Records with modeling code:
* start *
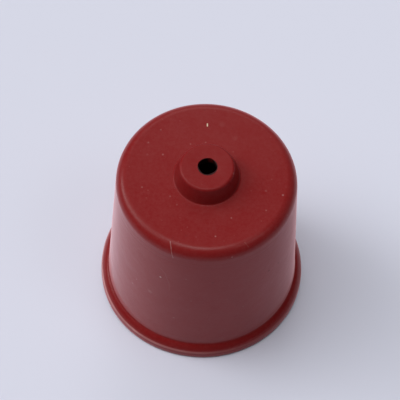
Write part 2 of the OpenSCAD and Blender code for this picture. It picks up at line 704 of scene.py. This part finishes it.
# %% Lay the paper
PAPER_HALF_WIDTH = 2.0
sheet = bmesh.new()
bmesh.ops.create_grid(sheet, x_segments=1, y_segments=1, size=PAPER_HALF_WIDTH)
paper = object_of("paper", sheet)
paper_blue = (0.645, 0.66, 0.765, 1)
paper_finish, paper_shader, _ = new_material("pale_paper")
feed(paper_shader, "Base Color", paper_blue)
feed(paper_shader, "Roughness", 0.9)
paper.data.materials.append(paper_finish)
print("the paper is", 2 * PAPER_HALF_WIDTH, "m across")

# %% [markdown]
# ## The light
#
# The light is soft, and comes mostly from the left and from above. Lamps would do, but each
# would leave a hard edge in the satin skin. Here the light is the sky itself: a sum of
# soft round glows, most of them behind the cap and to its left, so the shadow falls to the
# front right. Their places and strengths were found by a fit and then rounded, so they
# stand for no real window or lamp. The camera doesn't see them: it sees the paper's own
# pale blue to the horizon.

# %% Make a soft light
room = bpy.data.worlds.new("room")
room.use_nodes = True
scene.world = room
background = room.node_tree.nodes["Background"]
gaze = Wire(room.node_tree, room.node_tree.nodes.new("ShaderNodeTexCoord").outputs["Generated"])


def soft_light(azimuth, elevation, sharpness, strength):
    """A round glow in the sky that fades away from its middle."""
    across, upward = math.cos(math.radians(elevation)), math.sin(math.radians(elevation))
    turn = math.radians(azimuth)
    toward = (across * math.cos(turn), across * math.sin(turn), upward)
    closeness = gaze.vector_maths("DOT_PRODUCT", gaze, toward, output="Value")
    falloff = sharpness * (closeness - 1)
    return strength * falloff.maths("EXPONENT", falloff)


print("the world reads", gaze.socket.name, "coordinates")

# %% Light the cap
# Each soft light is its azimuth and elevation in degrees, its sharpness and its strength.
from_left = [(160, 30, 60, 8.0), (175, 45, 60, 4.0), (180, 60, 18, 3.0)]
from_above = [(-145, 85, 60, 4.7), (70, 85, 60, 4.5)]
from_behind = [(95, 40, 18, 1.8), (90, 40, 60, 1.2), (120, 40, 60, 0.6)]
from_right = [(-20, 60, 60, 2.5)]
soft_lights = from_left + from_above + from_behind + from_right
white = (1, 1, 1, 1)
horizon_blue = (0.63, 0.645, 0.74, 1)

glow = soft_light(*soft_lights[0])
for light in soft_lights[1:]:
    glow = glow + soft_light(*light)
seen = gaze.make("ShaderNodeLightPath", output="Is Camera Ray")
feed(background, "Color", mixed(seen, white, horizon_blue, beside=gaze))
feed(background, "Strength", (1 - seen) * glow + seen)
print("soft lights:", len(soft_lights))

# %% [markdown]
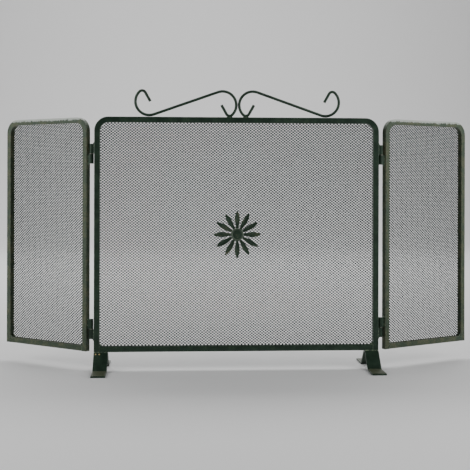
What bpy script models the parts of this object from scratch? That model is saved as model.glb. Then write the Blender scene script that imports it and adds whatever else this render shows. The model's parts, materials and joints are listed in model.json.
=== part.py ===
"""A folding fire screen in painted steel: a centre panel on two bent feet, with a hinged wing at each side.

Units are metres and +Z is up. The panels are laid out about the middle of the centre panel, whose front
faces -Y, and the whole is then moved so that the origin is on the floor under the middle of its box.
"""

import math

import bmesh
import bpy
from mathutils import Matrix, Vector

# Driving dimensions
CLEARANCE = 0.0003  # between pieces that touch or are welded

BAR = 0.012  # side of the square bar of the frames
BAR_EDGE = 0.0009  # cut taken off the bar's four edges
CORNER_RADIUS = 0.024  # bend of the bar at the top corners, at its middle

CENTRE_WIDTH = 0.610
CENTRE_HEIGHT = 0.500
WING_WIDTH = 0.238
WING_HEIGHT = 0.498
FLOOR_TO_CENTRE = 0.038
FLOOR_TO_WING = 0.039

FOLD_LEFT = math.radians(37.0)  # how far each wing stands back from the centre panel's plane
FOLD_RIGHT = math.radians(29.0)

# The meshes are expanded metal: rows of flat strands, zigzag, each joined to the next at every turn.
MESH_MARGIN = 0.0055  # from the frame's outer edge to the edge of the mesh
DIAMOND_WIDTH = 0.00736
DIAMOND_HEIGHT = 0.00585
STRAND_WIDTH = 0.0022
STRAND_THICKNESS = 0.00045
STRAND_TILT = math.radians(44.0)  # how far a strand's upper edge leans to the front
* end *
* start *
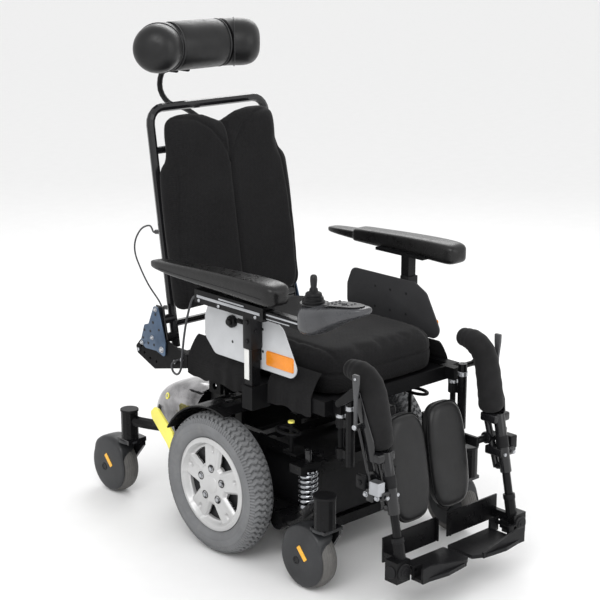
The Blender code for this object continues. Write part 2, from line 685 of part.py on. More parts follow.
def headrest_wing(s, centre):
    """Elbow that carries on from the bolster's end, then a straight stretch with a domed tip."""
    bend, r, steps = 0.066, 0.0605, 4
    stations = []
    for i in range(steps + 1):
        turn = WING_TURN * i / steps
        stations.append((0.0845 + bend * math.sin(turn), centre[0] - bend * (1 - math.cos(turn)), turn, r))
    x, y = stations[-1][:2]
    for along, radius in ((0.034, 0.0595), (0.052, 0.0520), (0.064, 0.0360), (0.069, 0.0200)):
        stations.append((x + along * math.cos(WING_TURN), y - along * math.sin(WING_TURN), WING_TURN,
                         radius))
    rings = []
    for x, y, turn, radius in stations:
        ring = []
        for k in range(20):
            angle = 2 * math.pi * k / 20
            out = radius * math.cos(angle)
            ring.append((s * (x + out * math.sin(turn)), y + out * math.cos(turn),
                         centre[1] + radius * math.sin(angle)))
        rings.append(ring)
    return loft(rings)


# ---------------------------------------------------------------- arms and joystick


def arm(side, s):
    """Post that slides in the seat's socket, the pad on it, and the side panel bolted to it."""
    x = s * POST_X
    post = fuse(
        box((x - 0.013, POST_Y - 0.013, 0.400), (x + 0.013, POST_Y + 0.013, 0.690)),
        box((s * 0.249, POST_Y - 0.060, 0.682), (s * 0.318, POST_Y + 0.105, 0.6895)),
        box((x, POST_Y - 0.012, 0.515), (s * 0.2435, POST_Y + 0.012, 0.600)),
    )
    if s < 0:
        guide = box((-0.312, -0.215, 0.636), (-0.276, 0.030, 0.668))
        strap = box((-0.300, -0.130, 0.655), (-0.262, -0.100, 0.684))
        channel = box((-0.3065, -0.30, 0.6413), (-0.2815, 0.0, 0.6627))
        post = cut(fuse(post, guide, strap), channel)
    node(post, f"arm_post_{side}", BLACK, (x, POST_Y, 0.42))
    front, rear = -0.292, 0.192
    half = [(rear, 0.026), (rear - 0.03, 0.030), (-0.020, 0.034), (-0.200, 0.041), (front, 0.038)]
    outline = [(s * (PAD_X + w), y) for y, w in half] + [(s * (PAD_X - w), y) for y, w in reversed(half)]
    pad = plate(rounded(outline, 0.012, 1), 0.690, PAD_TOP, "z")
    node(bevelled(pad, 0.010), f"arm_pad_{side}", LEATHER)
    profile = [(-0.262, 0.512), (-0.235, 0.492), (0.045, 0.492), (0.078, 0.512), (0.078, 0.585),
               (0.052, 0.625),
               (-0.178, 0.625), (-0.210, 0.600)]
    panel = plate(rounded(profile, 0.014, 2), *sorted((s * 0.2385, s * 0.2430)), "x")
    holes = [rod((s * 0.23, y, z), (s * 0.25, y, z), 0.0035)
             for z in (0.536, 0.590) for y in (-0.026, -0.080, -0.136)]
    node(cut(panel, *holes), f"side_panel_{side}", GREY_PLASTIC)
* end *
| STATED GOAL |
Above this instruction are the records; retype exactly the lines from the one containing "The Blender code" up to and including the one containing "arms and joystick".

| ANSWER TO THIS PROBLEM |
The Blender code for this object continues. Write part 2, from line 685 of part.py on. More parts follow.
def headrest_wing(s, centre):
    """Elbow that carries on from the bolster's end, then a straight stretch with a domed tip."""
    bend, r, steps = 0.066, 0.0605, 4
    stations = []
    for i in range(steps + 1):
        turn = WING_TURN * i / steps
        stations.append((0.0845 + bend * math.sin(turn), centre[0] - bend * (1 - math.cos(turn)), turn, r))
    x, y = stations[-1][:2]
    for along, radius in ((0.034, 0.0595), (0.052, 0.0520), (0.064, 0.0360), (0.069, 0.0200)):
        stations.append((x + along * math.cos(WING_TURN), y - along * math.sin(WING_TURN), WING_TURN,
                         radius))
    rings = []
    for x, y, turn, radius in stations:
        ring = []
        for k in range(20):
            angle = 2 * math.pi * k / 20
            out = radius * math.cos(angle)
            ring.append((s * (x + out * math.sin(turn)), y + out * math.cos(turn),
                         centre[1] + radius * math.sin(angle)))
        rings.append(ring)
    return loft(rings)


# ---------------------------------------------------------------- arms and joystick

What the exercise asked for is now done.